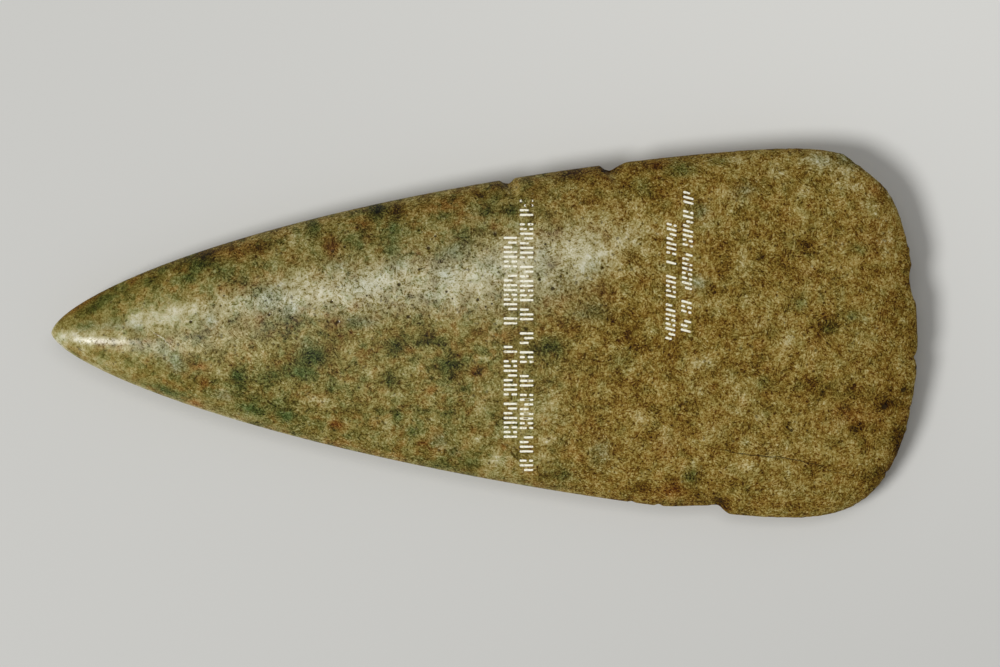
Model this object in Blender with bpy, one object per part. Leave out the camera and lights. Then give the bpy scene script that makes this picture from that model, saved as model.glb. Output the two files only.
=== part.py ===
"""Polished stone axe head, one solid, lying on its broad face.

Metres, +Z up. +X runs from the pointed butt to the cutting edge, +Y to the side that is
uppermost in the photograph. The origin is under the middle of the outline, on the table.
"""

import math

import bmesh
import bpy

# Driving dimensions
LENGTH = 0.210            # butt to cutting edge
UPPER_WIDTH = 0.0501      # reach of the +Y side's curve from the axis
LOWER_WIDTH = 0.0435      # reach of the -Y side's curve from the axis
AXIS_DRIFT = 0.0041       # how far the axis runs toward -Y over the length
RIDGE_HEIGHT = 0.0112     # ridge above the middle plane, the same below
EDGE_ANGLE = 18.0         # degrees, each face of the cutting edge to the middle plane
EDGE_NOSE = 0.0004        # radius of the worn cutting edge
FLAT_DEPTH = 0.00024      # how much is ground off the belly, so that it lies still
ROLL_SLOPE = 0.045        # the stone lies rolled toward its -Y side
CORNER_DROOP = 0.0022     # the cutting edge's -Y corner bends down by this
DROOP_ACROSS = 1.5        # powers of the bend's growth toward the -Y side
DROOP_ALONG = 8           # and toward the cutting edge

# Curve of the sides: full at the butt, straight in the middle, turned in at the edge
SIDE_FULLNESS = 1.6
SIDE_POWER = 0.668
NOSE_SWELL = 0.08         # the butt's end is blunter than the curve, by this share
NOSE_REACH = 0.02         # and over this share of the length
UPPER_CORNER = (26.0, 0.52)   # how late and how sharply the +Y side turns in
LOWER_CORNER = (22.6, 0.59)   # the same for the -Y side

# Profile of the ridge from butt to edge
THICKEST_AT = 0.56        # share of the length
BUTT_FULLNESS = 2.2
BUTT_POWER = 0.56
BLADE_THINNING = 0.60     # share of the thickness lost between the thickest place and the edge
BLADE_POWER = 2.2

# Cross-section
BUTT_SECTION = 2.0        # 2 is a lens, more is a flatter face with rounder sides
BLADE_SECTION = 3.4
SECTION_CHANGE = (0.45, 0.95)   # shares of the length between which one becomes the other
SECTION_POWER = 0.70
CREST_SHARPNESS = 0.20    # share of the section that falls straight from the ridge
CREST_ROUNDING = 0.03
CREST_SHIFT = 0.07        # the upper face's ridge lies this share of the half width toward +Y
CREST_START = (0.2, 0.3)  # shares of the length between which the crest grows
CREST_END = (0.5, 0.62)   # and between which it fades
BEVEL_BLEND = 3           # the ground faces meet the body softly, more is a crisper line

# Where the outline turns from side into butt and into cutting edge, as shares of the length
BUTT_TURN = 0.008
EDGE_TURN = 0.944
BUTT_INSET = 0.0016       # the share of the length whose thickness the butt's end starts from

# Losses along the outline: start and end as shares of the length, depth, how late in the
# stretch the loss is deepest (0.5 is an even scoop), and how pointed it is there
UPPER_LOSSES = (
    (0.517, 0.536, 0.0009, 0.5, 1.4),
    (0.632, 0.664, 0.0012, 0.35, 1.4),
    (0.912, 0.972, 0.0014, 0.5, 1.4),
)
LOWER_LOSSES = (
    (0.690, 0.786, 0.0016, 0.83, 2.4),
)
EDGE_LOSSES = (
    (0.0118, 0.0010, 0.0046),   # along +Y from the middle, depth, half length
    (-0.0060, 0.0005, 0.0020),
)

# Mesh
SPANS_ALONG = 86
SPANS_ACROSS = 22
OUTLINE_STEPS = 1200
RIM_SHARE = 0.99999       # a grid place beyond this share of the half width is on the rim
MERGE_DISTANCE = 1e-6
SHARP_ANGLE = 50.0        # degrees


def side_reach(share, width, corner):
    """Distance from the axis to the side, at a share of the length."""
    lateness, sharpness = corner
    curve = (1 - (1 - share) ** SIDE_FULLNESS) ** SIDE_POWER
    turn_in = (1 - share ** lateness) ** sharpness
    swell = 1 + NOSE_SWELL * math.exp(-share / NOSE_REACH)
    return width * curve * turn_in * swell


def scoop(share, start, end, lateness, pointedness):
    """Depth of a loss, 0 to 1, at a share of the length."""
    if not start < share < end:
        return 0.0
    place = (share - start) / (end - start)
    nearer = min(place / lateness, (1 - place) / (1 - lateness))
    return math.sin(0.5 * math.pi * nearer) ** pointedness


def side_point(share, side):
    """A point of the outline in plan, on the +Y side (1) or the -Y side (-1)."""
    width, corner, losses = (
        (UPPER_WIDTH, UPPER_CORNER, UPPER_LOSSES)
        if side > 0
        else (LOWER_WIDTH, LOWER_CORNER, LOWER_LOSSES)
    )
    reach = side_reach(share, width, corner)
    for start, end, depth, lateness, pointedness in losses:
        reach -= depth * scoop(share, start, end, lateness, pointedness)
    along = LENGTH * share
    across = -AXIS_DRIFT * share + side * max(reach, 0.0)
    if share > EDGE_TURN:
        for place, depth, half in EDGE_LOSSES:
            along -= depth * max(0.0, 1 - ((across - place) / half) ** 2)
    return along, across


def side_curve(side):
    """The whole side from butt to edge, its points crowded toward both ends."""
    points = []
    for step in range(OUTLINE_STEPS + 1):
        share = 0.5 - 0.5 * math.cos(math.pi * step / OUTLINE_STEPS)
        points.append((share, *side_point(share, side)))
    return points


class Stretch:
    """A piece of the outline that is read by its share of its own length."""

    def __init__(self, points):
        self.points = points
        self.lengths = [0.0]
        for a, b in zip(points, points[1:]):
            self.lengths.append(self.lengths[-1] + math.dist(a, b))

    def at(self, share):
        wanted = share * self.lengths[-1]
        low, high = 0, len(self.points) - 1
        while high - low > 1:
            middle = (low + high) // 2
            if self.lengths[middle] <= wanted:
                low = middle
            else:
                high = middle
        step = self.lengths[high] - self.lengths[low]
        part = (wanted - self.lengths[low]) / step if step else 0.0
        (x0, y0), (x1, y1) = self.points[low], self.points[high]
        return x0 + (x1 - x0) * part, y0 + (y1 - y0) * part


def outline_stretches():
    """The two sides, the butt and the cutting edge. The last two run from -Y to +Y."""
    parts = {}
    for side in (1, -1):
        curve = side_curve(side)
        parts[side, "butt"] = [p[1:] for p in curve if p[0] <= BUTT_TURN]
        parts[side, "side"] = [p[1:] for p in curve if BUTT_TURN <= p[0] <= EDGE_TURN]
        parts[side, "edge"] = [p[1:] for p in curve if p[0] >= EDGE_TURN]
        parts[side, "side"].insert(0, parts[side, "butt"][-1])
        parts[side, "side"].append(parts[side, "edge"][0])
    butt = parts[-1, "butt"][::-1] + parts[1, "butt"][1:]
    edge = parts[-1, "edge"] + parts[1, "edge"][-2::-1]
    return Stretch(parts[1, "side"]), Stretch(parts[-1, "side"]), Stretch(butt), Stretch(edge)


def plan_point(along, across, stretches):
    """A place in plan from two shares: butt to edge, and -Y side to +Y side."""
    upper, lower, butt, edge = stretches
    up, low = upper.at(along), lower.at(along)
    back, front = butt.at(across), edge.at(across)
    corners = (butt.at(0), butt.at(1), edge.at(0), edge.at(1))
    point = []
    for i in (0, 1):
        ruled = (1 - across) * low[i] + across * up[i] + (1 - along) * back[i] + along * front[i]
        twice = (1 - along) * ((1 - across) * corners[0][i] + across * corners[1][i])
        twice += along * ((1 - across) * corners[2][i] + across * corners[3][i])
        point.append(ruled - twice)
    return point


def smooth_step(limits, value):
    """0 below the lower limit, 1 above the upper one, and an even curve between them."""
    low, high = limits
    part = min(max((value - low) / (high - low), 0.0), 1.0)
    return part * part * (3 - 2 * part)


def half_thickness(share, across):
    """Height of a face above the middle plane. across is -1 at one side and 1 at the other."""
    if share <= 0 or share >= 1 or abs(across) >= 1:
        return 0.0
    if share < THICKEST_AT:
        left = 1 - share / THICKEST_AT
        ridge = (1 - left ** BUTT_FULLNESS) ** BUTT_POWER
    else:
        past = (share - THICKEST_AT) / (1 - THICKEST_AT)
        ridge = 1 - BLADE_THINNING * past ** BLADE_POWER
    crest = CREST_SHARPNESS * smooth_step(CREST_START, share) * (1 - smooth_step(CREST_END, share))
    flatness = smooth_step(SECTION_CHANGE, share)
    power = BUTT_SECTION + (BLADE_SECTION - BUTT_SECTION) * flatness
    soft = math.hypot(across, CREST_ROUNDING) - CREST_ROUNDING
    soft /= math.hypot(1, CREST_ROUNDING) - CREST_ROUNDING
    fall = crest * soft + (1 - crest) * abs(across) ** power
    body = RIDGE_HEIGHT * ridge * max(1 - fall, 0.0) ** SECTION_POWER
    # the two ground faces of the cutting edge, meeting in a small round nose
    slope = math.tan(math.radians(EDGE_ANGLE))
    back = LENGTH * (1 - share)
    nose = EDGE_NOSE / slope ** 2
    bevel = slope * math.sqrt(back * (back + 2 * nose))
    if body <= 0 or bevel <= 0:
        return 0.0
    return (body ** -BEVEL_BLEND + bevel ** -BEVEL_BLEND) ** (-1 / BEVEL_BLEND)


def middle_height(across_metres, share, across):
    """Height of the middle plane, which is rolled, and drops at one corner of the edge."""
    droop = CORNER_DROOP * max(-across, 0.0) ** DROOP_ACROSS * share ** DROOP_ALONG
    return ROLL_SLOPE * across_metres - droop


def add_face_sheet(bm, stretches, facing):
    """One broad face (1 is the top, -1 the underside), shaped from a flat grid."""
    grid = bmesh.ops.create_grid(bm, x_segments=SPANS_ALONG, y_segments=SPANS_ACROSS, size=1)
    for vertex in grid["verts"]:
        along = 0.5 + 0.5 * math.sin(0.5 * math.pi * vertex.co.x)
        across = math.sin(0.5 * math.pi * vertex.co.y)
        x, y = plan_point(along, 0.5 + 0.5 * across, stretches)
        on_rim = max(abs(vertex.co.x), abs(vertex.co.y)) > RIM_SHARE
        share = BUTT_INSET + (1 - BUTT_INSET) * along
        shift = CREST_SHIFT * (1 - across ** 2) if facing > 0 else 0.0
        height = 0.0 if on_rim else half_thickness(share, across - shift)
        vertex.co = (x, y, middle_height(y, along, across) + facing * height)
    if facing < 0:
        faces = list({face for vertex in grid["verts"] for face in vertex.link_faces})
        bmesh.ops.reverse_faces(bm, faces=faces)


def grind_flat(bm):
    """Sets the stone down and grinds its lowest place flat."""
    lowest = min(vertex.co.z for vertex in bm.verts)
    bmesh.ops.translate(bm, verts=bm.verts, vec=(0, 0, -lowest - FLAT_DEPTH))
    cut = bmesh.ops.bisect_plane(
        bm,
        geom=bm.verts[:] + bm.edges[:] + bm.faces[:],
        dist=MERGE_DISTANCE,
        plane_co=(0, 0, 0),
        plane_no=(0, 0, -1),
        clear_outer=True,
    )
    rim = [edge for edge in cut["geom_cut"] if isinstance(edge, bmesh.types.BMEdge)]
    bmesh.ops.edgeloop_fill(bm, edges=rim)


def centre_in_plan(bm):
    for axis in (0, 1):
        places = [vertex.co[axis] for vertex in bm.verts]
        middle = 0.5 * (min(places) + max(places))
        shift = [0.0, 0.0, 0.0]
        shift[axis] = -middle
        bmesh.ops.translate(bm, verts=bm.verts, vec=shift)


def stone_material():
    """Weathered jadeite: olive brown with a dull polish."""
    material = bpy.data.materials.new("weathered jadeite")
    material.use_nodes = True
    shader = material.node_tree.nodes["Principled BSDF"]
    shader.inputs["Base Color"].default_value = (0.20, 0.155, 0.065, 1)
    shader.inputs["Roughness"].default_value = 0.45
    shader.inputs["Metallic"].default_value = 0.0
    return material


def build_axe_head():
    stretches = outline_stretches()
    bm = bmesh.new()
    add_face_sheet(bm, stretches, 1)
    add_face_sheet(bm, stretches, -1)
    bmesh.ops.remove_doubles(bm, verts=bm.verts, dist=MERGE_DISTANCE)
    grind_flat(bm)
    centre_in_plan(bm)
    mesh = bpy.data.meshes.new("axe_head")
    bm.to_mesh(mesh)
    bm.free()
    mesh.shade_smooth()
    mesh.set_sharp_from_angle(angle=math.radians(SHARP_ANGLE))
    mesh.materials.append(stone_material())
    axe_head = bpy.data.objects.new("axe_head", mesh)
    bpy.context.scene.collection.objects.link(axe_head)


for old in list(bpy.data.objects):
    bpy.data.objects.remove(old)
build_axe_head()
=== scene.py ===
# Jadeite axe head on a pale table: the stone, its painted strokes, the light and the camera.
# Metres. +X runs from the butt to the cutting edge, +Y is up in the photograph and +Z is up off the table.
import math

import bmesh
import bpy
import numpy as np
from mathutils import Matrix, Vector, noise
from mathutils.bvhtree import BVHTree
from mathutils.kdtree import KDTree


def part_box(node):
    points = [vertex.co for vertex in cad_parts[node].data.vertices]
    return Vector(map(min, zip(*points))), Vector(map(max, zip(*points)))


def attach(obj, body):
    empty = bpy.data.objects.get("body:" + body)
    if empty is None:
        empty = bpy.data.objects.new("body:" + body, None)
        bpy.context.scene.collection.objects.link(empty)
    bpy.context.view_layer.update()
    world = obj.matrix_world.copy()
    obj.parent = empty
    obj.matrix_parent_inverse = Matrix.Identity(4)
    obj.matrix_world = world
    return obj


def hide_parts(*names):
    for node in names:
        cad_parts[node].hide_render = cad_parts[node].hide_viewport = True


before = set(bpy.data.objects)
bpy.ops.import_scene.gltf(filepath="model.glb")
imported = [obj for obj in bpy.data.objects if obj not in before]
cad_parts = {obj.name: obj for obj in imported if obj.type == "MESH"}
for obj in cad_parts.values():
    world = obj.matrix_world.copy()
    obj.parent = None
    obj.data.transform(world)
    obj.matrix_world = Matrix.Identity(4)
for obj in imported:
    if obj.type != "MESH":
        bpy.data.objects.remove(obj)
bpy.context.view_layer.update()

# Places on the stone are given by their pixel in the photograph, which is 1000 by 667.
photo = {
    "metresPerPixel": 0.210 / 867,
    "stoneCentre": (484.5, 333.5),
    "pictureCentre": (500.0, 333.5),
    "width": 1000,
}
mm = 0.001
sharpAngle = math.radians(60)


def fromPhoto(px, py):
    scale = photo["metresPerPixel"]
    return (px - photo["stoneCentre"][0]) * scale, (photo["stoneCentre"][1] - py) * scale


def seenAs(red, green, blue, light=1.0):
    # a colour picked from the photograph, made linear, and divided by the light on it
    parts = []
    for value in (red, green, blue):
        share = value / 255
        parts.append((share / 12.92 if share <= 0.04045 else ((share + 0.055) / 1.055) ** 2.4) / light)
    return (*parts, 1.0)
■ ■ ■
## [EXERCISE DESCRIPTION]
Copy out precisely the lines from the line with "mesh.shade_smooth()" to the line with "from mathutils.kdtree import KDTree" in the material above, including those two lines and omitting all the rest.

## [EXERCISE ANSWER]
    mesh.shade_smooth()
    mesh.set_sharp_from_angle(angle=math.radians(SHARP_ANGLE))
    mesh.materials.append(stone_material())
    axe_head = bpy.data.objects.new("axe_head", mesh)
    bpy.context.scene.collection.objects.link(axe_head)


for old in list(bpy.data.objects):
    bpy.data.objects.remove(old)
build_axe_head()
=== scene.py ===
# Jadeite axe head on a pale table: the stone, its painted strokes, the light and the camera.
# Metres. +X runs from the butt to the cutting edge, +Y is up in the photograph and +Z is up off the table.
import math

import bmesh
import bpy
import numpy as np
from mathutils import Matrix, Vector, noise
from mathutils.bvhtree import BVHTree
from mathutils.kdtree import KDTree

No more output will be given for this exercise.